There are some members at Adat Ari El who would like Rothblum to be more public. One 13-year member, who asked not to be identified, said a more visible Rothblum would “give the congregation a sense of pride. People like to be part of that.”

Alexander, however, said that public display is just not the style of Rothblum, or Adat Ari El.

“The philosophy here is not what’s glitzy. The philosophy here is what’s real, what’s personal,” she said. “If we’re known for anything, it’s for being warm and welcoming.

“At the same time, we’re not insular. This congregation is involved with the larger community in many ways. Social action is a major concern here.”

When the VJCC was organized, North Hollywood was the center of the area’s Jewish life. That focus has now shifted to the West Valley, although the neighborhood around Adat Ari El has had an influx of primarily young, professional Orthodox Jews in recent years.

Advertisement

Alexander said there has also been a return to observant practice, including attention to traditional Jewish law concerning diet and the Sabbath, among many of Adat Ari El’s younger members.

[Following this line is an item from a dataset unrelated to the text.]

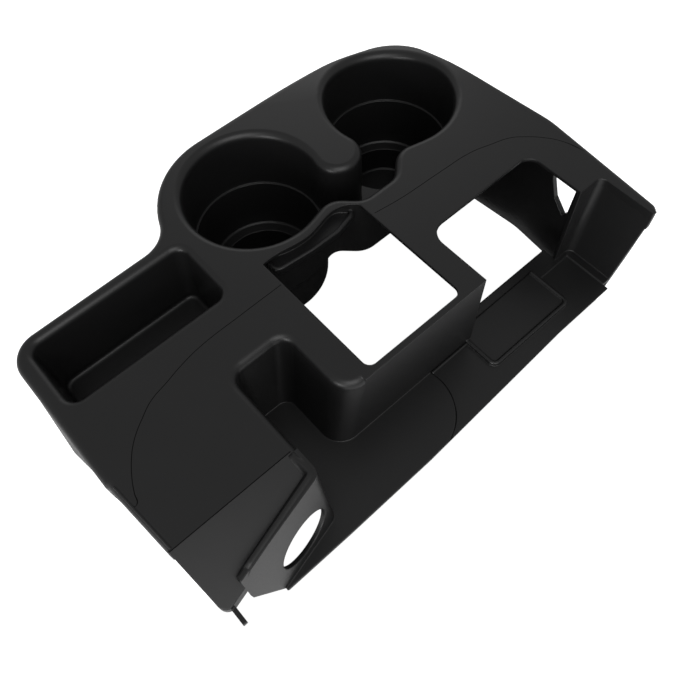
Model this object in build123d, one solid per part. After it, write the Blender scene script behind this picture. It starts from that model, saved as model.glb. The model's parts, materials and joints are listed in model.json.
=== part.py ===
from build123d import *
import os
from math import atan2, cos, degrees, hypot, radians, sin, sqrt, tan

# Car floor-console cup holder: one injection-moulded shell.
# Millimetres, +Z up.  While it is drawn, the deck's top face is z = 0, the middle of the
# left cup is x = y = 0, +X runs to the other cup and -Y to the open shelf.
# The finished shell is set down with the middle of its box over the origin.

# Walls
wall = 2.5
deck_edge_depth = 14.0
deck_edge_round = 4.5
rim_round = 5.0
total_depth = 107.0

# Cups
cup_spacing = 114.7
cup_rim_radius = 43.0
cup_bore_radius = 41.8
cup_foot_radius = 38.6
cup_step_depth = 45.5
cup_ledge_depth = 84.0
cup_ledge_bevel = 1.2
well_top_radius = 30.7
well_foot_radius = 29.6
tub_bevel = 4.0
tub_wall = 4.8
bay_wall = 5.2
well_depth = total_depth - wall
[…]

“The percentage of our members who are more observant is still pretty low, but what’s so great about it is so much of the percentage is young,” she said.

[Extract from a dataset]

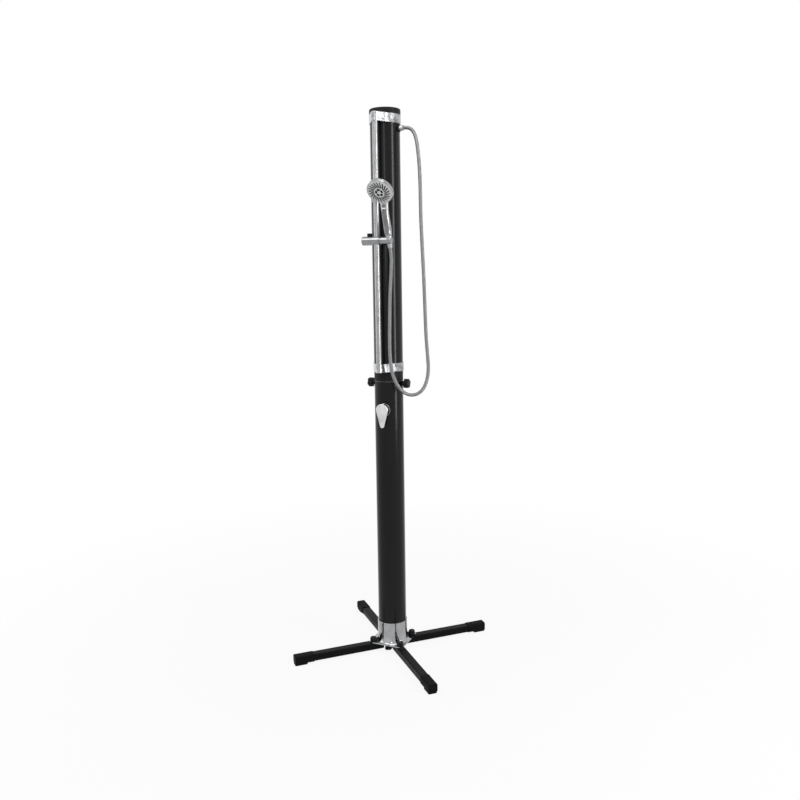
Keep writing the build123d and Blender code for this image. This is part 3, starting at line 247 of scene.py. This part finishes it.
# Each stretch: the two bodies it runs between, and the heights at which it leaves one and joins the other.
# The loop's bottom is listed with the slider, so that no section of the hose would be squeezed there; only
# the stretches' names are read here.
hose_stretches = {
    "hose_fall": ("column", "slider", 2.03, 1.14),
    "hose_rise": ("column", "slider", 0.9, 1.0),
    "hose_swing": ("slider", "holder", 1.49, 1.563),
    "hose_tail": ("holder", "handset", 1.563, 1.6501),
}
hose_pitch = 0.0036         # one turn of the wound strip
tiny = 1e-6
rings_per_turn = 6
curve_steps = 24            # steps of the smooth line from one control point to the next
hose_sides = 20
seam_depth = 0.0009
# Colour of the painted shade in the seams between the strip's turns
seam_shade_colour = (0.008, 0.008, 0.009)
strip_colour = (0.27, 0.274, 0.282)


def hose_material():
    """Wound metal strip: painted shade darkens the seams between the rounded turns."""
    material, tree, shader = new_material("hose_metal")
    attribute = tree.nodes.new("ShaderNodeAttribute")
    attribute.attribute_name = "turn"
    fine = noise(tree, place_source(tree), 900.0)
    shade = spread(tree, attribute.outputs["Fac"], 0.1, 0.75, 0, 1)
    colour = tint(tree, shade, seam_shade_colour, strip_colour)
    tree.links.new(colour, shader.inputs["Base Color"])
    tree.links.new(spread(tree, fine, 0.3, 0.7, 0.22, 0.36), shader.inputs["Roughness"])
    bump(tree, shader, fine, 0.1, 0.0001)
    shader.inputs["Metallic"].default_value = 1.0
    return material


def spline_line(points, name):
    """Points along the smooth line that these control points give."""
    curve = bpy.data.curves.new(name, "CURVE")
    curve.dimensions = "3D"
    curve.resolution_u = curve_steps
    spline = curve.splines.new("NURBS")
    spline.points.add(len(points) - 1)
    for slot, point in zip(spline.points, points):
        slot.co = (*point, 1)
    spline.order_u = 3
    spline.use_endpoint_u = True
    holder = bpy.data.objects.new(name, curve)
    mesh = bpy.data.meshes.new_from_object(holder)
    line = [vertex.co.copy() for vertex in mesh.vertices]
    bpy.data.objects.remove(holder)
    bpy.data.curves.remove(curve)
    bpy.data.meshes.remove(mesh)
    return line


def even_line(line, step):
    """The same line with its points spaced evenly, near this step."""
    lengths = [0.0]
    for a, b in zip(line, line[1:]):
        lengths.append(lengths[-1] + (b - a).length)
    count = max(2, round(lengths[-1] / step))
    points = []
    k = 0
    for i in range(count + 1):
        goal = lengths[-1] * i / count
        while k < len(lengths) - 2 and lengths[k + 1] < goal:
            k += 1
        part = (goal - lengths[k]) / max(lengths[k + 1] - lengths[k], tiny)
        points.append(line[k].lerp(line[k + 1], min(max(part, 0), 1)))
    return points


def hose_mesh(name, line):
    """Closed tube round a line, wound from a strip, with each point's height on the strip kept as "turn"."""
    bm = bmesh.new()
    layer = bm.verts.layers.float.new("turn")
    side = Vector((0, 0, 1)).cross(line[1] - line[0])
    if side.length < tiny:
        side = Vector((0, 1, 0))
    side.normalize()
    rings = []
    for i, centre in enumerate(line):
        along = (line[min(i + 1, len(line) - 1)] - line[max(i - 1, 0)]).normalized()
        side = (side - along * side.dot(along)).normalized()
        other = along.cross(side)
        ring = []
        for j in range(hose_sides):
            turn = 2 * pi * j / hose_sides
            height = strip_height(i, j)
            radius = hose_radius - seam_depth * (1 - height)
            vert = bm.verts.new(centre + (side * cos(turn) + other * sin(turn)) * radius)
            vert[layer] = height
            ring.append(vert)
        rings.append(ring)
    for low, high in zip(rings, rings[1:]):
        for j in range(hose_sides):
            k = (j + 1) % hose_sides
            face = bm.faces.new((low[j], low[k], high[k], high[j]))
            face.smooth = True
    bm.faces.new(list(reversed(rings[0])))
    bm.faces.new(rings[-1])
    mesh = bpy.data.meshes.new(name)
    bm.to_mesh(mesh)
    bm.free()
    piece = bpy.data.objects.new(name, mesh)
    scene.collection.objects.link(piece)
    return piece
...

That return to a demanding faith among people Alexander called “the children of nuclear fear” has also been noted nationally. Alexander said the return to observant practice bodes well for the future of both Conservative Judaism--which some Jewish leaders fear is in danger of splitting into traditional and liberal wings--and that of Adat Ari El as more than just a repository of an eroding Jewish religion.

“Conservative Judaism is great because we’re not asking young, educated people to just fall into a pattern of doing,” she said. “We respect their need to know, to question. But also offer the kind of structure people want.”

“The next 50 years will be very interesting at Adat Ari El. I plan on being here for a good part of them.”